▽
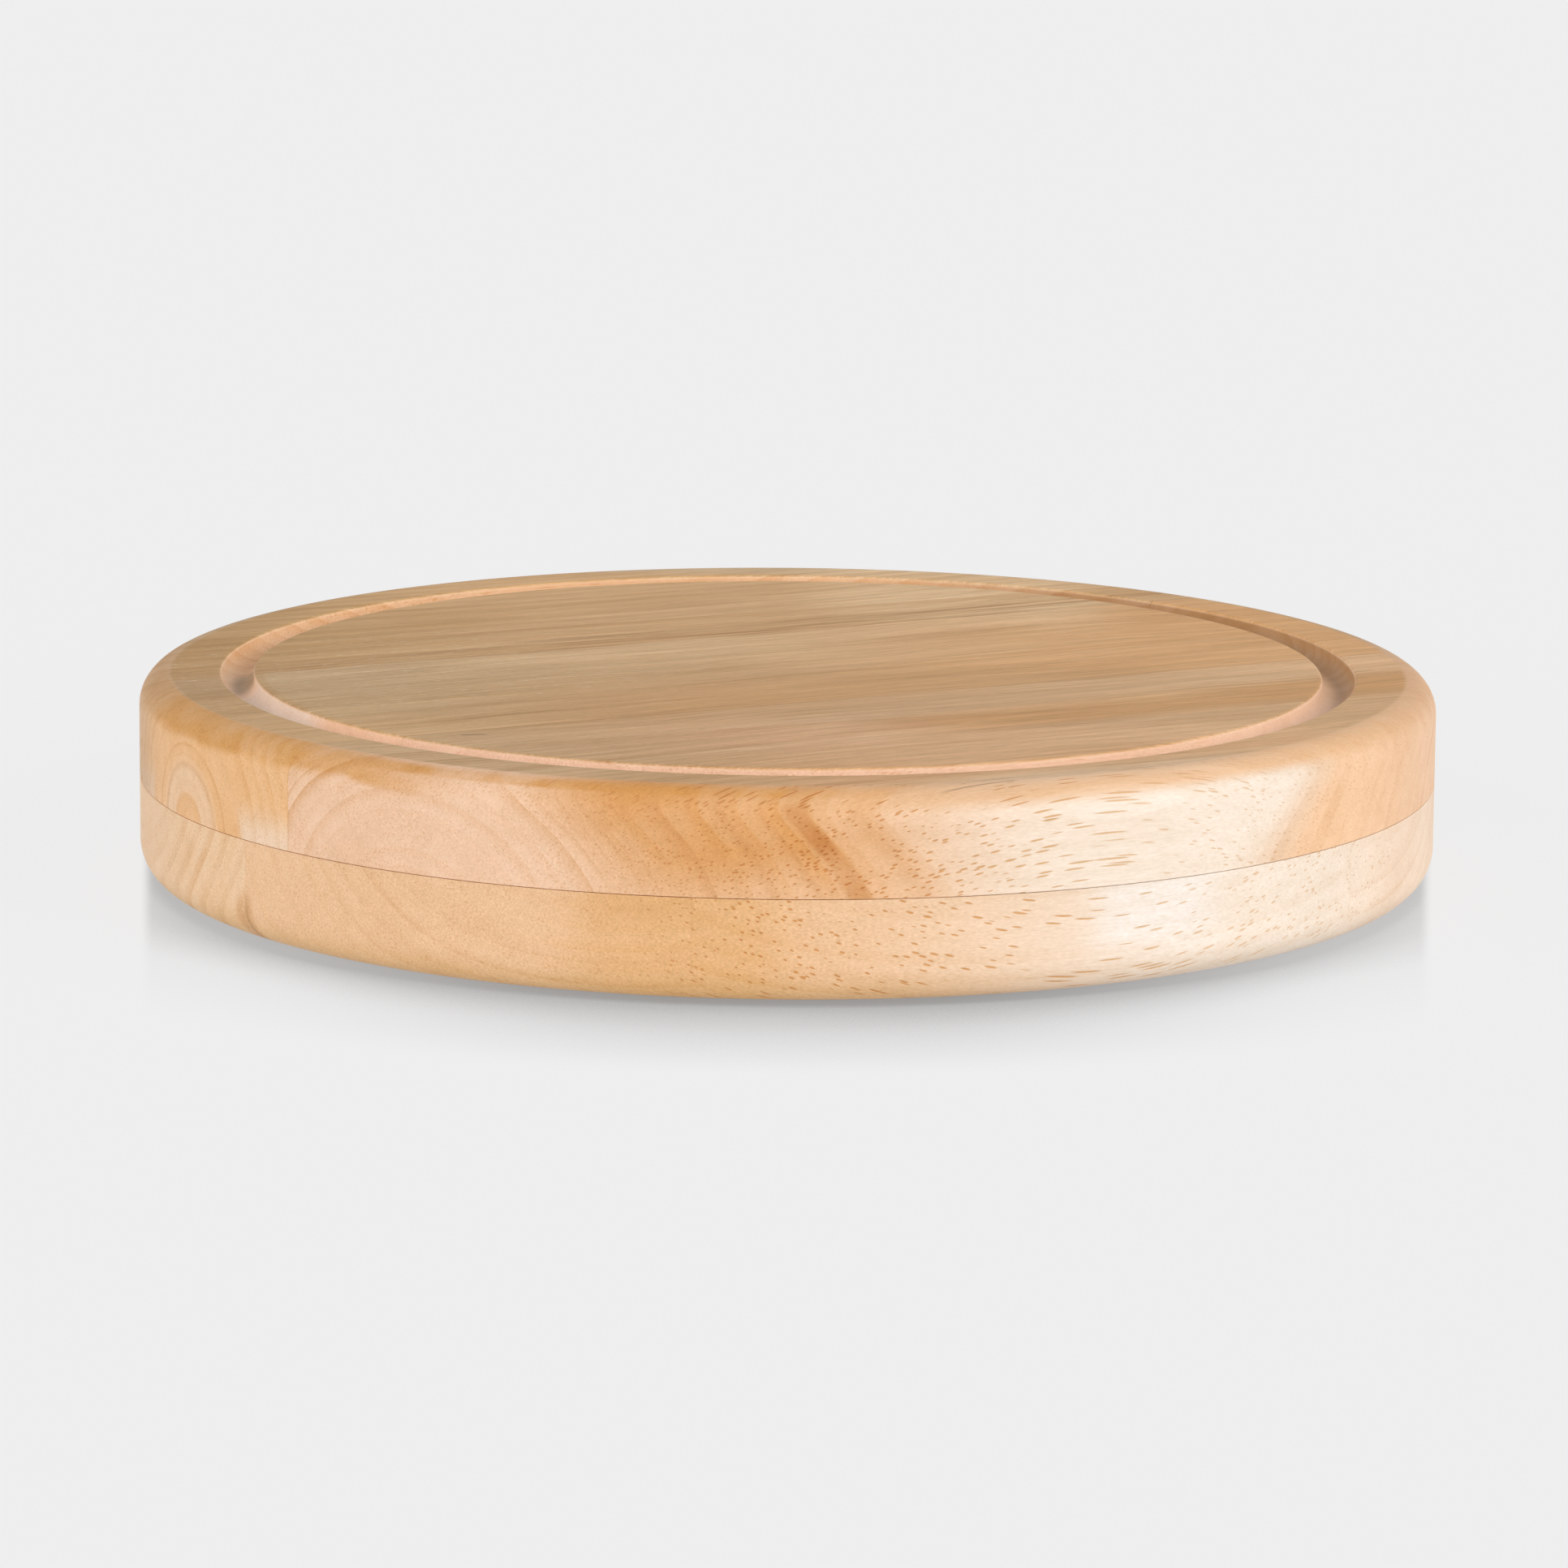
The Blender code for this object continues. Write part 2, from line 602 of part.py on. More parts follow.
def build_blade(tool, y, sides, parts, steel):
    """A stamped blade with its neck and tang, from its upper side, tip and lower side."""
    upper, tip, lower = sides
    seat = TOUCH_GAP
    tang = [(-TANG_LENGTH, TANG_WIDTH / 2, 0.0), (seat, TANG_WIDTH / 2, 0.0), (seat, NECK_WIDTH / 2, 0.0)]
    corners = tang + upper + tip
    corners += [(u, -v, radius) for u, v, radius in reversed(tang + lower)]
    outline = [(FERRULE_FRONT_X - u, y + v) for u, v in rounded(corners)]
    return flat_solid(tool + "_blade", outline, BLADE_BOTTOM, BLADE_TOP, parts, steel)


def grind_end(blade, y, width, cutters):
    """Grinds the blade's end to a cutting edge with a slope on its upper face."""
    slope = math.atan2(BLADE_THICKNESS - CUTTING_EDGE, GRIND_LENGTH)
    length = 4 * GRIND_LENGTH
    stone = box(
        blade.name + "_grind",
        (-length, -width, 0.0),
        (length, width, length),
        cutters,
    )
    stone.rotation_euler = (0.0, -slope, 0.0)
    stone.location = (FERRULE_FRONT_X - BLADE_LENGTH + GRIND_LENGTH, y, BLADE_TOP)
    combine(blade, stone)


def add_plane_slot(blade, y, cutters):
    """Cuts the slicer's slot and raises the lip beside it that lifts the slice."""
    middle = FERRULE_FRONT_X - PLANE_SLOT_PLACE
    half_gap, half_length = PLANE_SLOT_WIDTH / 2, PLANE_SLOT_LENGTH / 2
    slot = box(
        "plane_slot",
        (middle - half_gap, y - half_length, BLADE_BOTTOM - CUT_OVERRUN),
        (middle + half_gap, y + half_length, BLADE_TOP + CUT_OVERRUN),
        cutters,
    )
    combine(blade, slot)
    tilt = math.atan2(PLANE_LIP_RISE, PLANE_LIP_LENGTH)
    lip = box(
        "plane_lip",
        (-PLANE_LIP_LENGTH, -half_length, -BLADE_THICKNESS / 2),
        (half_gap, half_length, 0.0),
        cutters,
    )
    lip.rotation_euler = (0.0, -tilt, 0.0)
    lip.location = (middle - half_gap, y, BLADE_TOP + PLANE_LIP_RISE)
    combine(blade, lip, "UNION")


def tray_layout():
    """The four tools side by side, at one pitch that leaves a wall between the widest neighbours."""
    tools = [
        {"name": "chisel_knife", "sides": chisel_sides(), "shoulder": CHISEL_SHOULDER},
        {"name": "fork_knife", "sides": fork_sides(), "shoulder": FORK_SHOULDER},
        {"name": "cheese_plane", "sides": plane_sides(), "shoulder": PLANE_SHOULDER},
        {"name": "spade_knife", "sides": spade_sides(), "shoulder": SPADE_SHOULDER},
    ]
    for tool in tools:
        corners = [corner for side in tool["sides"] for corner in side]
        tool["half_width"] = max(v for _, v, _ in corners)
        tool["room"] = max(tool["half_width"], HANDLE_WIDTH / 2) + POCKET_CLEAR
    pitch = max(a["room"] + b["room"] for a, b in zip(tools, tools[1:])) + TRAY_WALL
    for i, tool in enumerate(tools):
        tool["y"] = (i - (len(tools) - 1) / 2) * pitch
    return tools


def build_tool(tool, parts, cutters, wood, steel):
    name, y = tool["name"], tool["y"]
    handle = build_handle(name, y, parts, cutters, wood)
    ferrule = build_ferrule(name, y, parts, cutters, steel)
    blade = build_blade(name, y, tool["sides"], parts, steel)
    if name == "chisel_knife":
        grind_end(blade, y, CHISEL_WIDTH, cutters)
    if name == "cheese_plane":
        add_plane_slot(blade, y, cutters)
    origin = joint_origin(name + "_lift", (FERRULE_FRONT_X, y, HANDLE_AXIS), parts)
    carry(origin, [handle, ferrule, blade])


def main():
    clear_scene()
    parts = new_collection("cheese_board")
    cutters = new_collection("cutters", hidden=True)
    wood = material("rubberwood", RUBBERWOOD)
    handle_wood = material("handle_rubberwood", RUBBERWOOD_DARK)
    steel = material("stainless_steel", STAINLESS)
    brass = material("brass", BRASS)
    nylon = material("nylon", NYLON)

    tools = tray_layout()
    upper_board = build_upper_board(parts, cutters, wood)
    build_lower_board(parts, cutters, wood, tools)
    bolt = build_pivot_bolt(parts, cutters, steel)
    insert = build_insert(parts, brass)
    build_bushing(parts, brass)
    build_washer(
        "glide_washer", BUSHING_BORE, FLANGE_RADIUS, GLIDE_WASHER_BOTTOM, GLIDE_WASHER_THICKNESS, parts, nylon
    )
    build_washer(
        "bolt_washer",
        BUSHING_BORE,
        BOLT_WASHER_RADIUS,
        BOLT_WASHER_BOTTOM,
        BOLT_WASHER_THICKNESS,
        parts,
        steel,
    )
    for tool in tools:
        build_tool(tool, parts, cutters, handle_wood, steel)

    swivel = joint_origin("lid_swivel", (0.0, PIVOT_Y, 0.0), parts)
    carry(swivel, [upper_board, insert, bolt])


main()
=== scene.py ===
"""The looks of a round swivel cheese board.

It is two oiled rubberwood discs on a rim pivot, with four cheese tools in a tray between them. Metres, +Z up.
The origin is the centre of the underside, the pivot stands at +Y, and the tools lie along X with their tips
towards -X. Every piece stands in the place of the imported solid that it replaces.
"""

import collections
import math
import types

import bmesh
import bpy
import numpy as np
from mathutils import Euler, Matrix, Vector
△
## What is asked:
All lines in the listing above from the line containing "PIVOT_Y, 0.0), parts)" to the line containing "import types", inclusive, should be retyped exactly; no other lines should appear.

## Final result:
    swivel = joint_origin("lid_swivel", (0.0, PIVOT_Y, 0.0), parts)
    carry(swivel, [upper_board, insert, bolt])


main()
=== scene.py ===
"""The looks of a round swivel cheese board.

It is two oiled rubberwood discs on a rim pivot, with four cheese tools in a tray between them. Metres, +Z up.
The origin is the centre of the underside, the pivot stands at +Y, and the tools lie along X with their tips
towards -X. Every piece stands in the place of the imported solid that it replaces.
"""

import collections
import math
import types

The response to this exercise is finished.